The establishment of the Bank of England in 1694 and the development of central banking in the 17th and 18th centuries created the monetary architecture of the modern world: a system in which a central bank issues currency, regulates interest rates, and acts as a lender of last resort to the banking system. This architecture enabled the creation of money through lending — what economists call the money multiplier — allowing the money supply to expand far beyond the quantity of physical coin or bullion held in reserve, dramatically increasing the capacity of economies to finance investment and growth. The Industrial Revolution and subsequent economic development of the 19th and 20th centuries were in large part enabled by this financial infrastructure.

Digital Money: From Credit Cards to Cryptocurrency

The digitization of money in the late 20th and early 21st centuries has accelerated trends that began centuries earlier with paper money and credit.
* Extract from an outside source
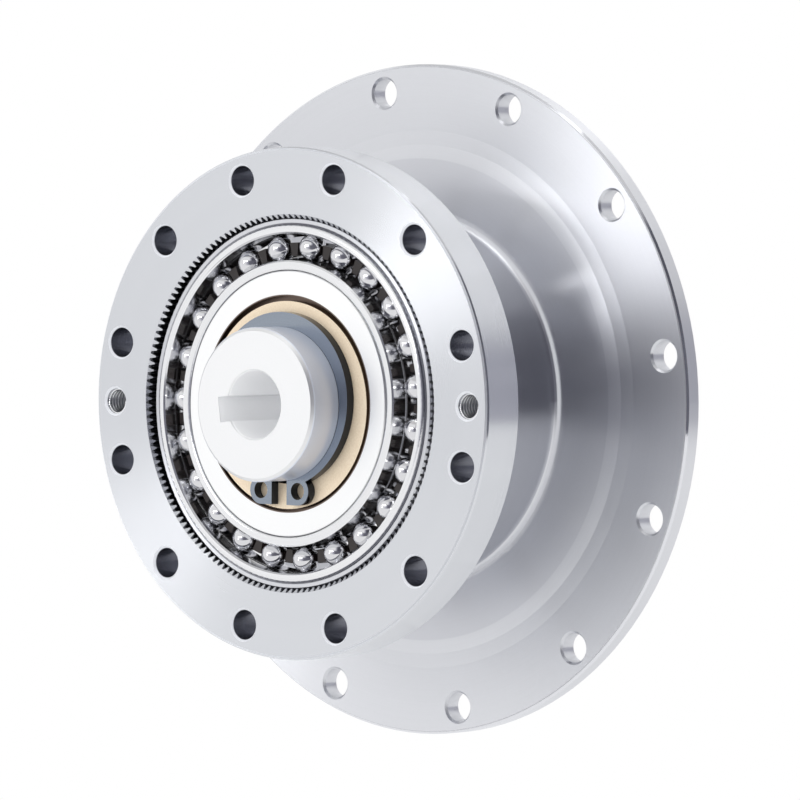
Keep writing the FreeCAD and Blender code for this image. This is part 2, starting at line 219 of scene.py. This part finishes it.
# Tints the colour and changes the roughness and the metal where each of the zones lies
def addZones(tree, place, zones, colour, rough, metal):
    facing = tree.nodes.new("ShaderNodeTexCoord").outputs["Normal"]
    for look in zones:
        if "holes" in look:
            first, count, circle, reach = look["holes"]
            inside = useGroup(tree, holeCircle, Place=place, First=math.radians(first),
                              Step=2 * math.pi / count, Circle=circle * mm, Reach=reach * mm)["Inside"]
        else:
            inner, outer = look.get("radius", wholeGear["radius"])
            front, rear = look.get("depth", wholeGear["depth"])
            inside = useGroup(tree, zone, Place=place, Inner=inner * mm, Outer=outer * mm, Front=front * mm,
                              Rear=rear * mm)["Inside"]
        if "lean" in look:
            low, high = look["lean"]
            leaning = useGroup(tree, lean, Facing=facing, Low=low, High=high)["Inside"]
            inside = calc(tree, "MULTIPLY", inside, leaning)
        if "tint" in look:
            tinted = addNode(tree, "ShaderNodeMix", {"data_type": "RGBA", "blend_type": "MULTIPLY"})
            for index, value in ((0, inside), (6, colour), (7, look["tint"])):
                feed(tree, tinted.inputs[index], value)
            colour = tinted.outputs[2]
        if "rough" in look:
            rough = stretch(tree, inside, 0.0, 1.0, rough, look["rough"])
        if "metal" in look:
            metal = stretch(tree, inside, 0.0, 1.0, metal, look["metal"])
    return colour, rough, metal


def addBump(tree, shader, height, look):
    bump = addNode(tree, "ShaderNodeBump", Height=height, Strength=1.0, Distance=look["bump"] * mm)
    tree.links.new(bump.outputs["Normal"], shader.inputs["Normal"])


# Marks that run round the gear axis spread a reflection across themselves, so it fans out from the axis
def roundTangent(tree, shader, look):
    tangent = addNode(tree, "ShaderNodeTangent", {"direction_type": "RADIAL", "axis": "Y"})
    tree.links.new(tangent.outputs["Tangent"], shader.inputs["Tangent"])
    shader.inputs["Anisotropic"].default_value = look["round"]
    shader.inputs["Anisotropic Rotation"].default_value = look["across"]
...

Credit cards, introduced in the 1950s, moved a significant portion of retail transactions from physical cash to electronic records. Online banking and electronic payment systems in the 1990s and 2000s extended digital money to everyday transactions. By the 2010s, in advanced economies, the majority of the money supply existed only as entries in computer databases — digital claims, rather than physical tokens of any kind.

The invention of Bitcoin in 2008 and the subsequent proliferation of cryptocurrencies introduced a radically new concept: money that is neither issued nor backed by any government or central authority, but instead secured by cryptographic algorithms and maintained by a distributed network of computers. Whether cryptocurrencies represent a genuine monetary innovation or a speculative phenomenon remains contested, but they have forced a fundamental reconsideration of what money is, what gives it value, and who has the authority to create it. Central banks worldwide are exploring the issuance of central bank digital currencies (CBDCs) — digital versions of national currencies — as a response to the challenges posed by private digital currencies. The history of money is not over; it is in the midst of another transformation as consequential as the invention of coinage or paper currency.